Challenge
Repeat word for word everything from the line containing "List this object's" to the end of the listing, first and last lines included, and only that.
[Start Data entries]
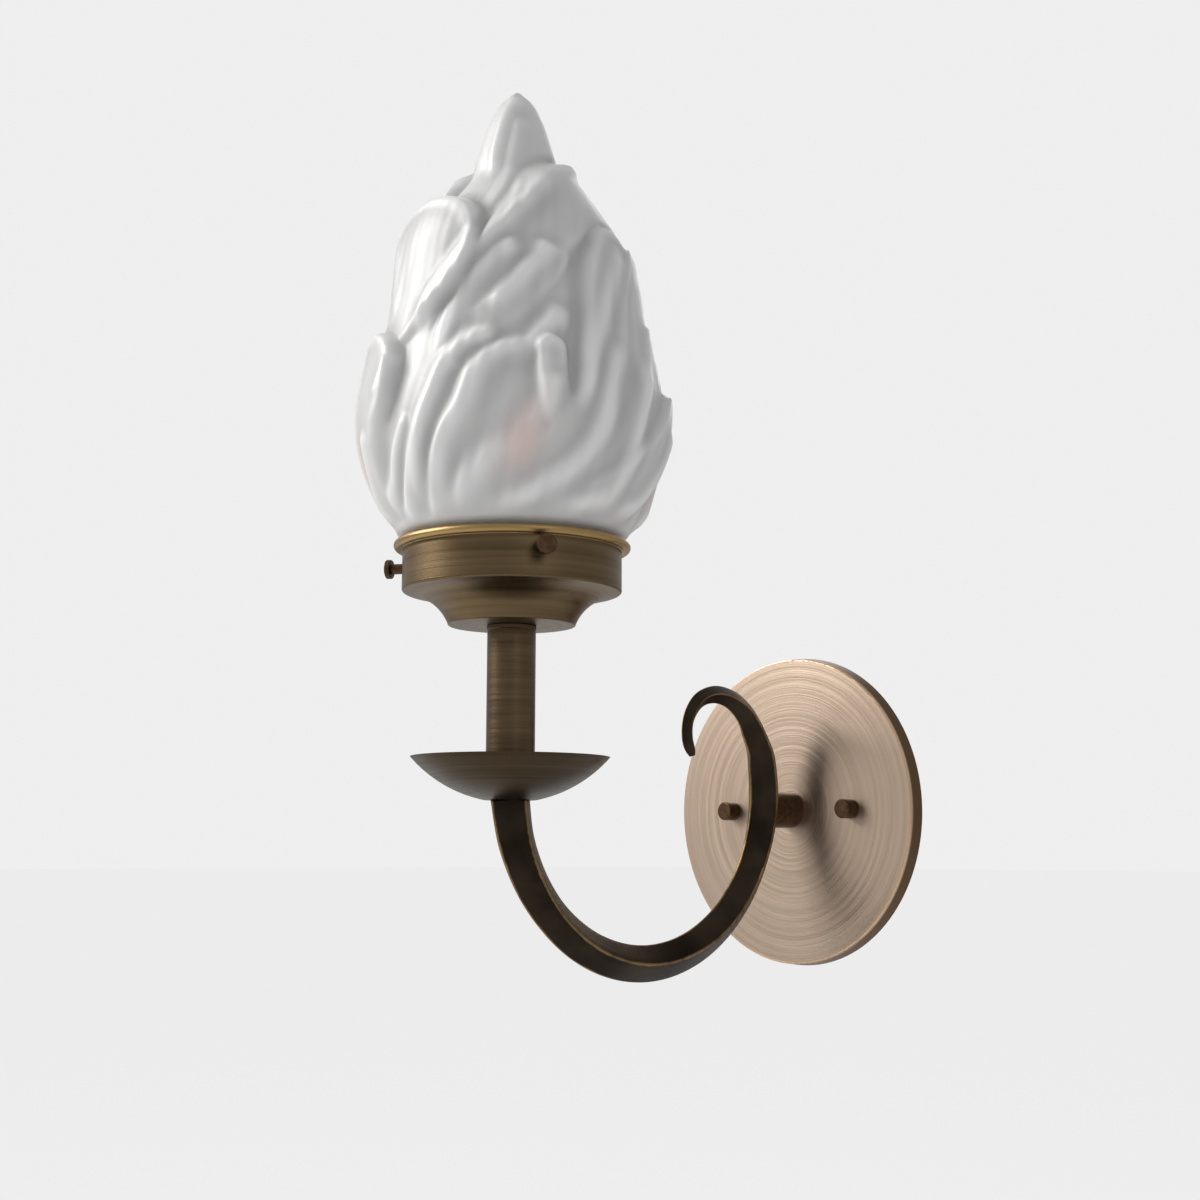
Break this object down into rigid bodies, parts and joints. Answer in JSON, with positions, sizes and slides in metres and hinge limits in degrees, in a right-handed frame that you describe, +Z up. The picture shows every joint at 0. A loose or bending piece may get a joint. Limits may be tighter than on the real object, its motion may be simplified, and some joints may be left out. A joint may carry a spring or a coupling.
{
  "type": "torch wall sconce",
  "caption": "Round wall plate with a curled scroll arm carrying a drip dish, an upright stem and a brass holder with a flame-shaped frosted glass shade over a lamp.",
  "frame": {"origin": "centre of the wall plate's back, on the wall plane", "axes": "+Z up; the wall is the plane y = 0 and the room lies towards -Y; +X to the right as seen by a viewer who faces the wall"},
  "size_m": [0.1368, 0.2297, 0.3601],
  "materials": {
    "plate_brass": "pale brushed bronze with fine turning lines, lacquered",
    "zinc_steel": "zinc plated, satin",
    "ground_green": "green dyed screw",
    "bronze": "dark bronze patina, worn to gold at the edges",
    "dish_brass": "dark antique brass with fine turning lines",
    "stem_brass": "antique brass, satin",
    "gallery_brass": "antique brass with fine turning lines, brighter on the bead",
    "porcelain": "white glazed porcelain",
    "raw_brass": "bare brass",
    "lamp_metal": "nickel coloured, satin",
    "black_glass": "black glass",
    "clear_glass": "clear glass",
    "phosphor": "yellow coated sticks",
    "frosted_glass": "white satin frosted glass with bright rims"
  },
  "bodies": {
    "fixture": {"wall_plate": "plate_brass", "mounting_ring": "zinc_steel", "plate_studs": "zinc_steel", "ground_screw": "ground_green", "arm_post": "bronze", "post_nipple": "zinc_steel", "post_washer": "zinc_steel", "post_nut": "zinc_steel", "scroll_arm": "bronze", "drip_dish": "dish_brass", "stem_tube": "stem_brass", "stem_rod": "zinc_steel", "stem_collar": "stem_brass", "gallery": "gallery_brass", "gallery_washer": "zinc_steel", "gallery_nut": "zinc_steel", "socket_hickey": "zinc_steel", "socket_body": "porcelain", "socket_screws": "zinc_steel", "socket_shell": "raw_brass", "socket_contact": "raw_brass"},
    "shade": {"flame_shade": "frosted_glass"},
    "lamp": {"lamp_cap": "lamp_metal", "lamp_insulator": "black_glass", "lamp_contact": "lamp_metal", "lamp_glass": "clear_glass", "lamp_stem": "clear_glass", "lamp_filaments": "phosphor", "lamp_wires": "lamp_metal"},
    "knob_left": {"knob_left": "bronze"},
    "knob_right": {"knob_right": "bronze"},
    "thumb_screw_front": {"thumb_screw_front": "bronze"},
    "thumb_screw_left": {"thumb_screw_left": "bronze"},
    "thumb_screw_back": {"thumb_screw_back": "bronze"}
  },
  "joints": [
    {"name": "shade_lift", "type": "slide", "parent": "fixture", "child": "shade", "axis": [0, 0, 1], "range_m": [0, 0.12]},
    {"name": "lamp_unscrew", "type": "slide", "parent": "fixture", "child": "lamp", "axis": [0, 0, 1], "range_m": [0, 0.028]},
    {"name": "knob_left_unscrew", "type": "slide", "parent": "fixture", "child": "knob_left", "axis": [0, -1, 0], "range_m": [0, 0.01]},
    {"name": "knob_right_unscrew", "type": "slide", "parent": "fixture", "child": "knob_right", "axis": [0, -1, 0], "range_m": [0, 0.01]},
    {"name": "thumb_screw_front_turn", "type": "slide", "parent": "fixture", "child": "thumb_screw_front", "axis": [0.9063, -0.4226, 0], "range_m": [-0.0032, 0.0016]},
    {"name": "thumb_screw_left_turn", "type": "slide", "parent": "fixture", "child": "thumb_screw_left", "axis": [-0.8192, -0.5736, 0], "range_m": [-0.0032, 0.0016]},
    {"name": "thumb_screw_back_turn", "type": "slide", "parent": "fixture", "child": "thumb_screw_back", "axis": [-0.0872, 0.9962, 0], "range_m": [-0.0032, 0.0016]}
  ]
}
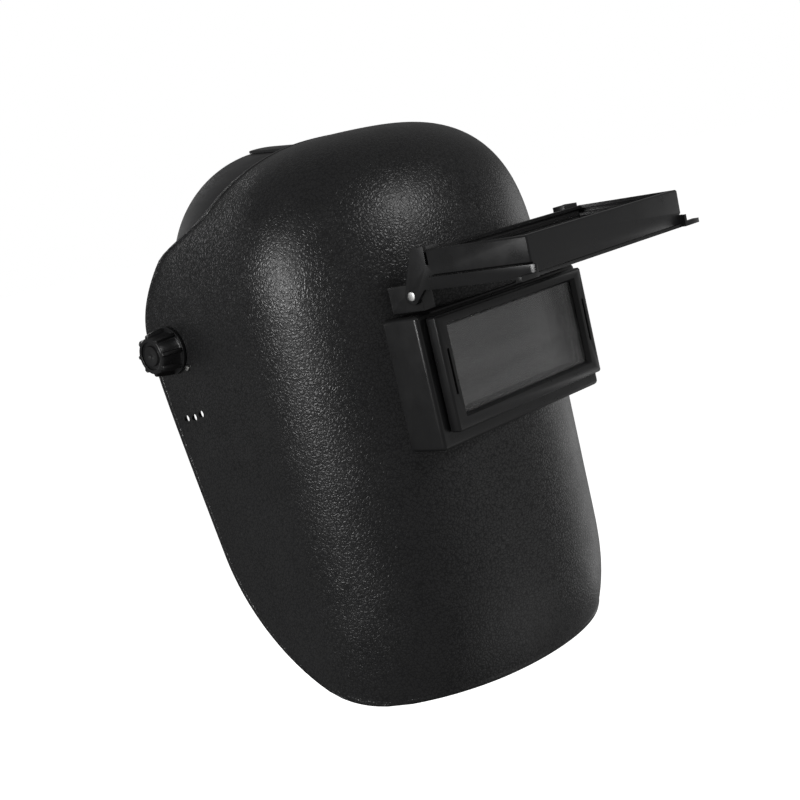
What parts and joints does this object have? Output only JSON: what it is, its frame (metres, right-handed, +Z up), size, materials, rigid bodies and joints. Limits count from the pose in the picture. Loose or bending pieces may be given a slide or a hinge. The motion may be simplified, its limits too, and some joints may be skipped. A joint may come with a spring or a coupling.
{
  "type": "welding helmet",
  "caption": "Full-face welding helmet: moulded shell, flip-up filter holder over a fixed clear window, friction side knobs, and a ratchet headband with a crown strap.",
  "frame": {"origin": "the head seat: the middle of the headband, level with the two side pivots", "axes": "+Z up as worn, the front of the helmet faces -Y, the wearer's left is +X"},
  "size_m": [0.2172, 0.3141, 0.2869],
  "materials": {
    "shell_plastic": "black polypropylene with a moulded leather grain",
    "satin_plastic": "smooth satin black moulding",
    "steel": "bright plated steel",
    "clear_lens": "clear polished",
    "shade_glass": "dark green welding filter",
    "rubber": "matt black",
    "strap_plastic": "flexible black polyethylene strip, slightly shiny",
    "brow_pad": "knitted fabric over foam, stitched edge"
  },
  "bodies": {
    "headgear": {"headband_front": "strap_plastic", "sweatband": "brow_pad", "crown_strap_left": "strap_plastic", "crown_strap_right": "strap_plastic", "strap_stud_left": "strap_plastic", "strap_stud_right": "strap_plastic", "side_plate_left": "satin_plastic", "side_plate_right": "satin_plastic", "pivot_bolt_left": "steel", "pivot_bolt_right": "steel", "friction_washer_left": "rubber", "friction_washer_right": "rubber"},
    "shell": {"face_shell": "shell_plastic", "lens_frame": "satin_plastic", "clear_lens": "clear_lens", "lens_gasket": "rubber", "inner_lens": "clear_lens", "inner_lens_retainer": "satin_plastic", "retainer_spring": "steel", "hinge_pin_left": "steel", "hinge_pin_right": "steel", "stop_plate_left": "satin_plastic", "stop_plate_right": "satin_plastic", "stop_pin_left": "steel", "stop_pin_right": "steel"},
    "filter_holder": {"flip_cover": "satin_plastic", "flip_inner_frame": "satin_plastic", "filter_clip": "steel", "shade_filter": "shade_glass", "cover_plate": "clear_lens", "filter_gasket": "rubber"},
    "knob_right": {"pivot_knob_right": "satin_plastic"},
    "knob_left": {"pivot_knob_left": "satin_plastic"},
    "rear_band": {"rear_band_left": "strap_plastic", "rear_band_right": "strap_plastic", "ratchet_base": "satin_plastic", "ratchet_cover": "satin_plastic"},
    "ratchet_drive": {"ratchet_knob": "satin_plastic", "ratchet_pinion": "satin_plastic"}
  },
  "joints": [
    {"name": "shell_tilt", "type": "hinge", "parent": "headgear", "child": "shell", "pos_m": [0, 0.021, 0], "axis": [-1, 0, 0], "range_deg": [0, 75]},
    {"name": "filter_flip", "type": "hinge", "parent": "shell", "child": "filter_holder", "pos_m": [0, -0.122, 0.005], "axis": [1, 0, 0], "range_deg": [0, 88.6]},
    {"name": "knob_turn_right", "type": "hinge", "parent": "headgear", "child": "knob_right", "pos_m": [-0.096, 0.021, 0], "axis": [-1, 0, 0], "range_deg": [0, 360]},
    {"name": "knob_turn_left", "type": "hinge", "parent": "headgear", "child": "knob_left", "pos_m": [0.096, 0.021, 0], "axis": [1, 0, 0], "range_deg": [0, 360]},
    {"name": "band_size", "type": "slide", "parent": "headgear", "child": "rear_band", "axis": [0, 1, 0], "range_m": [0, 0.036]},
    {"name": "ratchet_turn", "type": "hinge", "parent": "rear_band", "child": "ratchet_drive", "pos_m": [0, 0.1, -0.017], "axis": [0, 1, 0], "range_deg": [0, 360]}
  ],
  "couplings": [
    {"joint": "ratchet_turn", "follows": "band_size", "rad_per_m": 174.5}
  ]
}
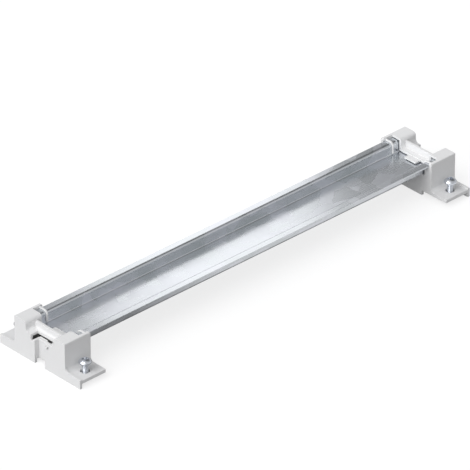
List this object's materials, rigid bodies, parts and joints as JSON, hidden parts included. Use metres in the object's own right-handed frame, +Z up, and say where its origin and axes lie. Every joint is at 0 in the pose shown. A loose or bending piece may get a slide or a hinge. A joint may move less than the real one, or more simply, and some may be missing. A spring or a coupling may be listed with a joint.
{
  "type": "din rail with end brackets",
  "caption": "Zinc-coated steel top-hat mounting rail, open side up, carried at both ends by light grey moulded brackets with screw ears and fixing screws.",
  "frame": {"origin": "on the floor under the middle of the rail", "axes": "+X along the rail, +Y across it, +Z up, out of the rail's open side"},
  "size_m": [0.2818, 0.062, 0.0221],
  "materials": {
    "zinc_coated_steel": "spangled zinc coating, satin",
    "grey_plastic": "fine grained moulded",
    "bright_zinc": "bright zinc plating"
  },
  "bodies": {
    "root": {"rail": "zinc_coated_steel", "end_bracket_left": "grey_plastic", "end_bracket_right": "grey_plastic", "screw_left_front": "bright_zinc", "screw_left_back": "bright_zinc", "screw_right_front": "bright_zinc", "screw_right_back": "bright_zinc"}
  },
  "joints": []
}
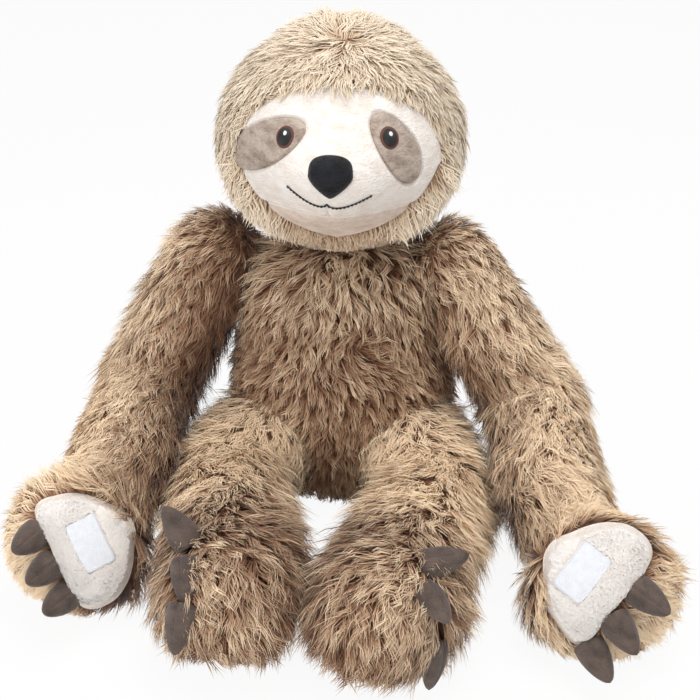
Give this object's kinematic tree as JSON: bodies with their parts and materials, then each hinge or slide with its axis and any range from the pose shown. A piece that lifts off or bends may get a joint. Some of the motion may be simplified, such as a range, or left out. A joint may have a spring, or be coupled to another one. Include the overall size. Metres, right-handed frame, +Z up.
[End Data entries]
Response to the exercise
List this object's materials, rigid bodies, parts and joints as JSON, hidden parts included. Use metres in the object's own right-handed frame, +Z up, and say where its origin and axes lie. Every joint is at 0 in the pose shown. A loose or bending piece may get a slide or a hinge. A joint may move less than the real one, or more simply, and some may be missing. A spring or a coupling may be listed with a joint.
{
  "type": "din rail with end brackets",
  "caption": "Zinc-coated steel top-hat mounting rail, open side up, carried at both ends by light grey moulded brackets with screw ears and fixing screws.",
  "frame": {"origin": "on the floor under the middle of the rail", "axes": "+X along the rail, +Y across it, +Z up, out of the rail's open side"},
  "size_m": [0.2818, 0.062, 0.0221],
  "materials": {
    "zinc_coated_steel": "spangled zinc coating, satin",
    "grey_plastic": "fine grained moulded",
    "bright_zinc": "bright zinc plating"
  },
  "bodies": {
    "root": {"rail": "zinc_coated_steel", "end_bracket_left": "grey_plastic", "end_bracket_right": "grey_plastic", "screw_left_front": "bright_zinc", "screw_left_back": "bright_zinc", "screw_right_front": "bright_zinc", "screw_right_back": "bright_zinc"}
  },
  "joints": []
}
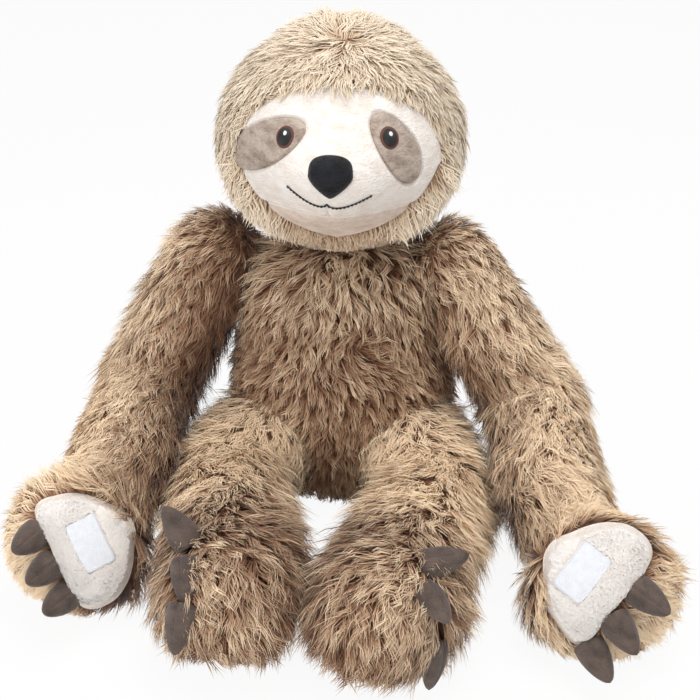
Give this object's kinematic tree as JSON: bodies with their parts and materials, then each hinge or slide with its axis and any range from the pose shown. A piece that lifts off or bends may get a joint. Some of the motion may be simplified, such as a range, or left out. A joint may have a spring, or be coupled to another one. Include the overall size. Metres, right-handed frame, +Z up.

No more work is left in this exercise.